**GIVEN EXERCISE**. Write out the whole listing exactly as it stands.

● ● ●

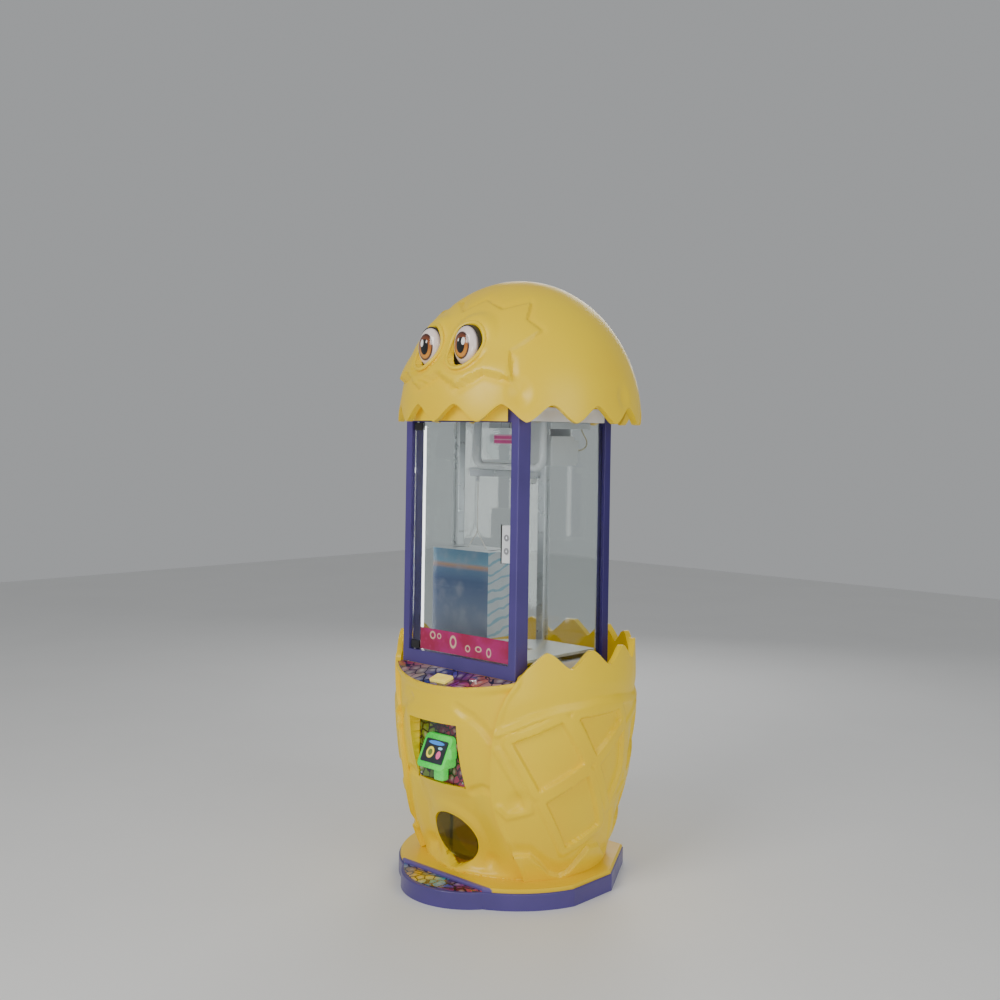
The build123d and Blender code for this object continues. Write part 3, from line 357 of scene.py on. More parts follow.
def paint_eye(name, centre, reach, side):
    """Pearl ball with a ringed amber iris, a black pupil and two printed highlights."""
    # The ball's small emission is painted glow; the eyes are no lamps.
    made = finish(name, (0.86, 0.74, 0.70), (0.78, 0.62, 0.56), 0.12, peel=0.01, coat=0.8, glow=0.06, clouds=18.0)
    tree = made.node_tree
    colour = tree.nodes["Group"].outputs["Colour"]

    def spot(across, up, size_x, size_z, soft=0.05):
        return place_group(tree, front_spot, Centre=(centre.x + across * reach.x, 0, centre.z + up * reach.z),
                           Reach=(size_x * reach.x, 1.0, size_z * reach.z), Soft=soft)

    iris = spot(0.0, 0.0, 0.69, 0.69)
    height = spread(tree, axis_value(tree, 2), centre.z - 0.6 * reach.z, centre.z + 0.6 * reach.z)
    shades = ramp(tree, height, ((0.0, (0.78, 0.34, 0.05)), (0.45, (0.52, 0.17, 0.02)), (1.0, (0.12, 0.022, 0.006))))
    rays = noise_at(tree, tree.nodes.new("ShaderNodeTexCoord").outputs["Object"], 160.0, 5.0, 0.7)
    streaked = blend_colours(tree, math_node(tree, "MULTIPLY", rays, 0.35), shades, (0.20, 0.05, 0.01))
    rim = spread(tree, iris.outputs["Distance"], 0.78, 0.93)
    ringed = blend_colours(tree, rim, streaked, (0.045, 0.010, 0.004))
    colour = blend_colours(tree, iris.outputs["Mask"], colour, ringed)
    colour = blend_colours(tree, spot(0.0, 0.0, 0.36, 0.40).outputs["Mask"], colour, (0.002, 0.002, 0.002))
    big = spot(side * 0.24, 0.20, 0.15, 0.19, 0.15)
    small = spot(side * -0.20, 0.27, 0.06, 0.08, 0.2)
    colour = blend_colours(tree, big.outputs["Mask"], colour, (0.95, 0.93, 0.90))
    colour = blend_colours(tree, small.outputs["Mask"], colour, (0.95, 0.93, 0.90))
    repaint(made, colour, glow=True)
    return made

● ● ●

**CORRECT ANSWER**.
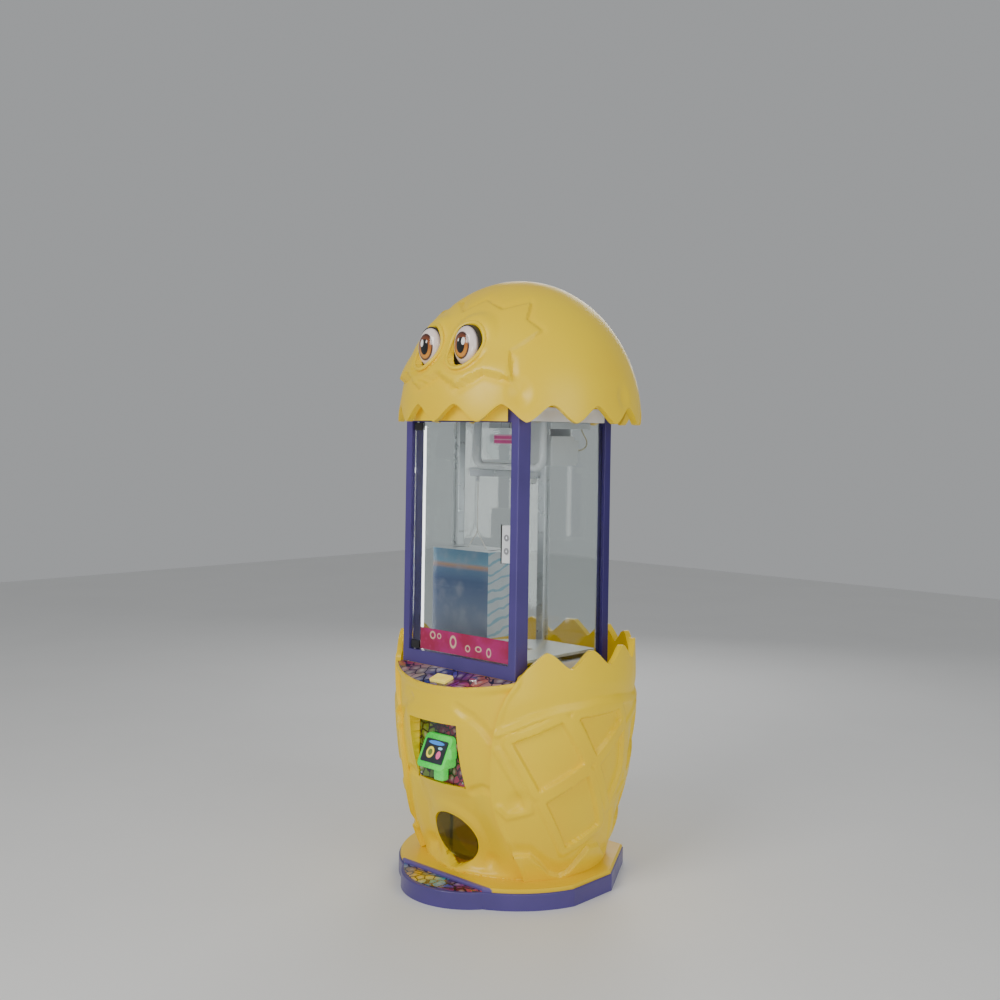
The build123d and Blender code for this object continues. Write part 3, from line 357 of scene.py on. More parts follow.
def paint_eye(name, centre, reach, side):
    """Pearl ball with a ringed amber iris, a black pupil and two printed highlights."""
    # The ball's small emission is painted glow; the eyes are no lamps.
    made = finish(name, (0.86, 0.74, 0.70), (0.78, 0.62, 0.56), 0.12, peel=0.01, coat=0.8, glow=0.06, clouds=18.0)
    tree = made.node_tree
    colour = tree.nodes["Group"].outputs["Colour"]

    def spot(across, up, size_x, size_z, soft=0.05):
        return place_group(tree, front_spot, Centre=(centre.x + across * reach.x, 0, centre.z + up * reach.z),
                           Reach=(size_x * reach.x, 1.0, size_z * reach.z), Soft=soft)

    iris = spot(0.0, 0.0, 0.69, 0.69)
    height = spread(tree, axis_value(tree, 2), centre.z - 0.6 * reach.z, centre.z + 0.6 * reach.z)
    shades = ramp(tree, height, ((0.0, (0.78, 0.34, 0.05)), (0.45, (0.52, 0.17, 0.02)), (1.0, (0.12, 0.022, 0.006))))
    rays = noise_at(tree, tree.nodes.new("ShaderNodeTexCoord").outputs["Object"], 160.0, 5.0, 0.7)
    streaked = blend_colours(tree, math_node(tree, "MULTIPLY", rays, 0.35), shades, (0.20, 0.05, 0.01))
    rim = spread(tree, iris.outputs["Distance"], 0.78, 0.93)
    ringed = blend_colours(tree, rim, streaked, (0.045, 0.010, 0.004))
    colour = blend_colours(tree, iris.outputs["Mask"], colour, ringed)
    colour = blend_colours(tree, spot(0.0, 0.0, 0.36, 0.40).outputs["Mask"], colour, (0.002, 0.002, 0.002))
    big = spot(side * 0.24, 0.20, 0.15, 0.19, 0.15)
    small = spot(side * -0.20, 0.27, 0.06, 0.08, 0.2)
    colour = blend_colours(tree, big.outputs["Mask"], colour, (0.95, 0.93, 0.90))
    colour = blend_colours(tree, small.outputs["Mask"], colour, (0.95, 0.93, 0.90))
    repaint(made, colour, glow=True)
    return made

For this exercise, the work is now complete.